Gewandelt wandeln
«Mein Gott, nimm mich nicht fort aus meiner Tage Mitte! Deine Jahre währen durch alle Geschlechter. Vor Zeiten hast Du die Erde gegründet und die Himmel sind das Werk Deiner Hände. Sie werden vergehen – Du aber bleibst, wie ein Kleid werden sie alle zerfallen. Du wechselst sie wie ein Gewand, sie wandeln sich. Du aber bist und Deine Jahre enden niemals. Die Kinder Deiner Knechte werden sicher wohnen, ihr Geschlecht wird vor Deinem Antlitz bestehen.» (Ps 102,25–28, Münsterschwarzacher Psalter)
Der Psalm 102 ist ein verzweifelter Anruf eines frommen Beters, der sich seiner Endlichkeit bewusst wird. Die oben genannten letzten Zeilen des Psalms zeigen verdichtet, wie innig dieses Gebet vor den Herrn gebracht wird und wie sich Verzweiflung und Zuversicht vermischen.

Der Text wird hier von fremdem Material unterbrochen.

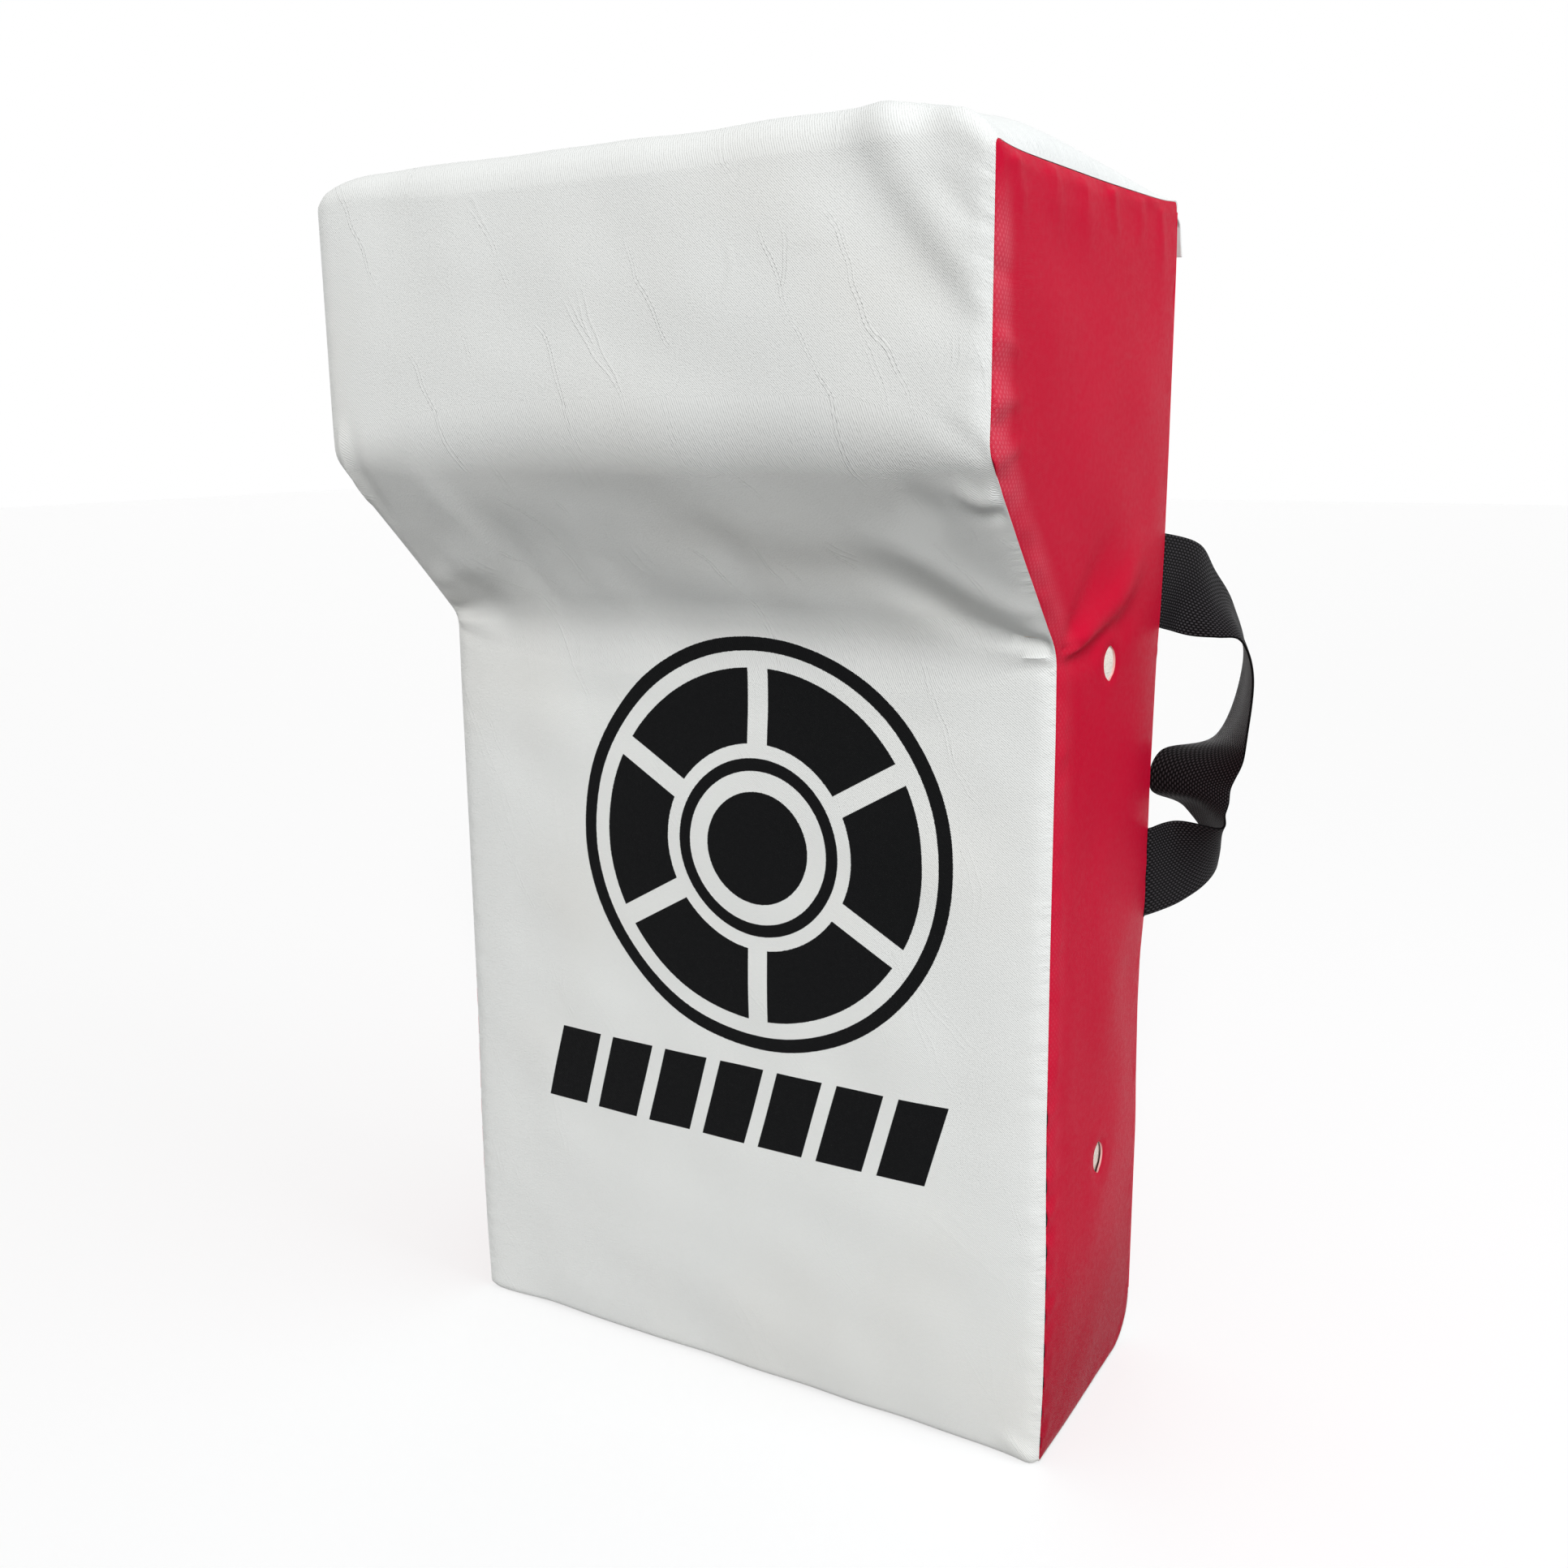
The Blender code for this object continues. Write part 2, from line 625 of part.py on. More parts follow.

Ein Satz, der mich persönlich im Gebet – im monastischen Stundengebet wird Ps 102 donnerstags in der Komplet gebetet – immer wieder fasziniert, ist: «Du wechselst sie wie ein Gewand, sie wandeln sich.» Daraus spricht die Hingabe an die unendliche Allmacht Gottes: Die ganze Schöpfung, Himmel und Erde, sind sein Gewand, in das er sich hüllt, das er aber auch nach seinem Gutdünken wechseln kann. Wenn er das Gewand wechselt, hat die Schöpfung, und damit wir alle, die beiden Optionen, entweder wie ein altes, abgetragenes Kleid zu zerfallen, oder aber sich mit ihm wieder zu wandeln. Gott ist das Beständige, das Gewand, die Schöpfung, wir, sind dem steten Wechsel unterworfen. Das Vertrauen darauf, dass das uns gelingt, drückt der Beter im letzten Satz aus, denn die Nachfahren werden bestehen.
Das Bild des Gewandes ist im Judentum und Christentum ein starkes Symbol: Das Bussgewand, das Gehen in Sack und Asche. Die Propheten, die es dem Volk Israel verkündeten, Johannes der Täufer, der es vormachte, die Bussprozessionen, die im Mittelalter durch ganz Europa zogen. Am Aschermittwoch lassen wir uns mit Asche bedecken und werden zur Umkehr, zur Wandlung, zum inneren Austausch des Gewandes aufgerufen, im vollen Bewusstsein, das Gott aber bleibt und feststeht. Die Fastenzeit ruft uns auf und gibt uns die Chance, Ihm ein neues Gewand zu sein. Lassen wir uns verwandeln!